As an expert in viruses, Julie Lajoie says there are three major factors that can lead to someone getting reinfected with COVID-19.
First off are variants — the Omicron variant that is currently circulating produces particles in slightly different shapes than previous variants such as Delta, or the original Wuhan strain.
The different shapes can delay the time it takes the immune system to recognize the virus. Antibodies (from vaccines, or after recovering from an earlier version of the virus) might have a lag in reacting, at which point the virus is already spreading throughout your body.
“You do build a small immune response; it’s not great, but you do get one,” Lajoie said.
The same goes for Omicron’s numerous sub-variants, such as BA.2 and BA.4 — it’s possible that recovering from one of those strains leaves your body slow to react to another form.
“Omicron is a really good at escaping our immune response, even if you’re double-vaccinated or have that booster,” said Lajoie.
“People who got their booster in December or the end of November — we are already six months in, so their immunity is waining quite a bit,” Lajoie said.
Secondly, your immune system, in general, can be under strain from unrelated factors. If you’re battling a cold, or haven’t been sleeping or eating well, that can delay an effective immune response.
Lastly, infection involves viral load.
Having a longer exposure to someone who is shedding the virus can increase your chance of contracting it, especially if they happen to excrete large amounts of the virus.
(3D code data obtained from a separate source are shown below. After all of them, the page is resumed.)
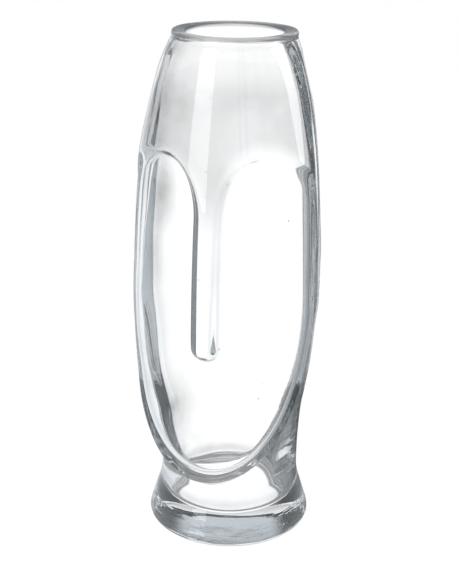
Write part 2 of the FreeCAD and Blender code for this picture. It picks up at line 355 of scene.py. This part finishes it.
def makeGlassTree(glass):
    # Shapes the sleeve by the rule of the head, and scatters the small air seeds inside its wall
    tree = bpy.data.node_groups.new("headOfGlass", "GeometryNodeTree")
    tree.interface.new_socket(name="Geometry", in_out="INPUT", socket_type="NodeSocketGeometry")
    for name in vase:
        tree.interface.new_socket(name=name, in_out="INPUT", socket_type="NodeSocketFloat")
    tree.interface.new_socket(name="Geometry", in_out="OUTPUT", socket_type="NodeSocketGeometry")
    nodes, link = tree.nodes, tree.links.new
    start = nodes.new("NodeGroupInput")
    size = {name: Flow(tree, start.outputs[name]) for name in vase}
    profile = {name: namedFloat(tree, name) for name in ("back", "edge", "reach")}
    side = namedFloat(tree, "turn")
    level, inside, fixed = [namedFloat(tree, name) for name in ("level", "inside", "fixed")]
    wall, inset = namedFloat(tree, "wall"), namedFloat(tree, "inset")
    head = headRule(size, side.join("ABSOLUTE"), level, profile, inside) - wall * inside - inset
    isFixed = fixed.join("GREATER_THAN", 0.0)
    radius = head.toward(fixed, isFixed)
    position = nodes.new("GeometryNodeInputPosition")
    apart = nodes.new("ShaderNodeSeparateXYZ")
    link(position.outputs[0], apart.inputs[0])
    place = nodes.new("ShaderNodeCombineXYZ")
    link((radius * side.join("SINE")).socket, place.inputs["X"])
    link((radius * side.join("COSINE") * -1.0).socket, place.inputs["Y"])
    link(apart.outputs["Z"], place.inputs["Z"])
    shaped = nodes.new("GeometryNodeSetPosition")
    link(start.outputs["Geometry"], shaped.inputs["Geometry"])
    link(place.outputs[0], shaped.inputs["Position"])

    # Seeds: tiny spheres of air, turned inside out, at a random depth below the outer skin
    spots = nodes.new("GeometryNodeDistributePointsOnFaces")
    spots.distribute_method = "RANDOM"
    link(shaped.outputs[0], spots.inputs["Mesh"])
    height = Flow(tree, apart.outputs["Z"])
    tall = height.join("GREATER_THAN", seeds["lowest"]) * height.join("LESS_THAN", seeds["highest"])
    outside = inside.join("LESS_THAN", 0.5) * fixed.join("LESS_THAN", 0.001)
    link((tall * outside).socket, spots.inputs["Selection"])
    spots.inputs["Density"].default_value = seeds["count"] / seeds["skinArea"]
    spots.inputs["Seed"].default_value = seeds["seed"]
    depth = nodes.new("FunctionNodeRandomValue")
    depth.inputs[2].default_value = -seeds["deepest"]
    depth.inputs[3].default_value = -seeds["shallowest"]
    sunk = nodes.new("ShaderNodeVectorMath")
    sunk.operation = "SCALE"
    link(spots.outputs["Normal"], sunk.inputs[0])
    link((Flow(tree, depth.outputs[1]) * namedFloat(tree, "wall")).socket, sunk.inputs["Scale"])
    moved = nodes.new("GeometryNodeSetPosition")
    link(spots.outputs["Points"], moved.inputs["Geometry"])
    link(sunk.outputs[0], moved.inputs["Offset"])
    ball = nodes.new("GeometryNodeMeshIcoSphere")
    ball.inputs["Radius"].default_value = 1.0
    ball.inputs["Subdivisions"].default_value = 2
    hollow = nodes.new("GeometryNodeFlipFaces")
    link(ball.outputs["Mesh"], hollow.inputs[0])
    wide = nodes.new("FunctionNodeRandomValue")
    wide.inputs[2].default_value = seeds["smallest"]
    wide.inputs[3].default_value = seeds["largest"]
    wide.inputs["Seed"].default_value = seeds["seed"]
    seedPieces = nodes.new("GeometryNodeInstanceOnPoints")
    link(moved.outputs[0], seedPieces.inputs["Points"])
    link(hollow.outputs[0], seedPieces.inputs["Instance"])
    link(wide.outputs[1], seedPieces.inputs["Scale"])

    both = nodes.new("GeometryNodeJoinGeometry")
    link(shaped.outputs[0], both.inputs[0])
    link(seedPieces.outputs[0], both.inputs[0])
    real = nodes.new("GeometryNodeRealizeInstances")
    link(both.outputs[0], real.inputs[0])
    smooth = nodes.new("GeometryNodeSetShadeSmooth")
    link(real.outputs[0], smooth.inputs[0])
    finish = nodes.new("GeometryNodeSetMaterial")
    finish.inputs["Material"].default_value = glass
    link(smooth.outputs[0], finish.inputs["Geometry"])
    end = nodes.new("NodeGroupOutput")
    link(finish.outputs[0], end.inputs[0])
    return tree


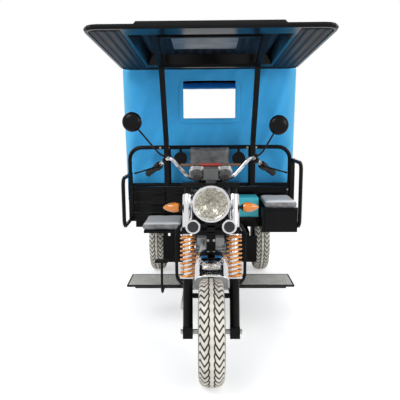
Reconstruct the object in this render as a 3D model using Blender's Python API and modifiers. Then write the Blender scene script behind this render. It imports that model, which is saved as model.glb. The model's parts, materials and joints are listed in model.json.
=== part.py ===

That could be a matter of them being at their peak contagious period during the infection, or just someone who genetically happens to shed more virus.
“I strongly encourage, if you are able to get that fourth dose, to go get it. It really makes a big difference on protection against severity — and also, again, infection itself for the first few weeks,” Lajoie said.
She noted that people who have an infection tend to fight it off, without that same infection resurfacing. One exception is very ill patients who take the antiviral treatment Paxlovid, which can suppress COVID-19 in order for the patient’s immune system to build up an adequate response; when that medicine clears, the virus can re-emerge as it’s being fought.
But otherwise, the vast majority of people who get infected do neutralize the virus. That means that if you’ve tested negative on a few rapid tests, and then suddenly start testing positive, you’ve probably contracted an entirely separate infection.
“If your rapid test is showing as two lines, that means you’re contagious,” Lajoie noted.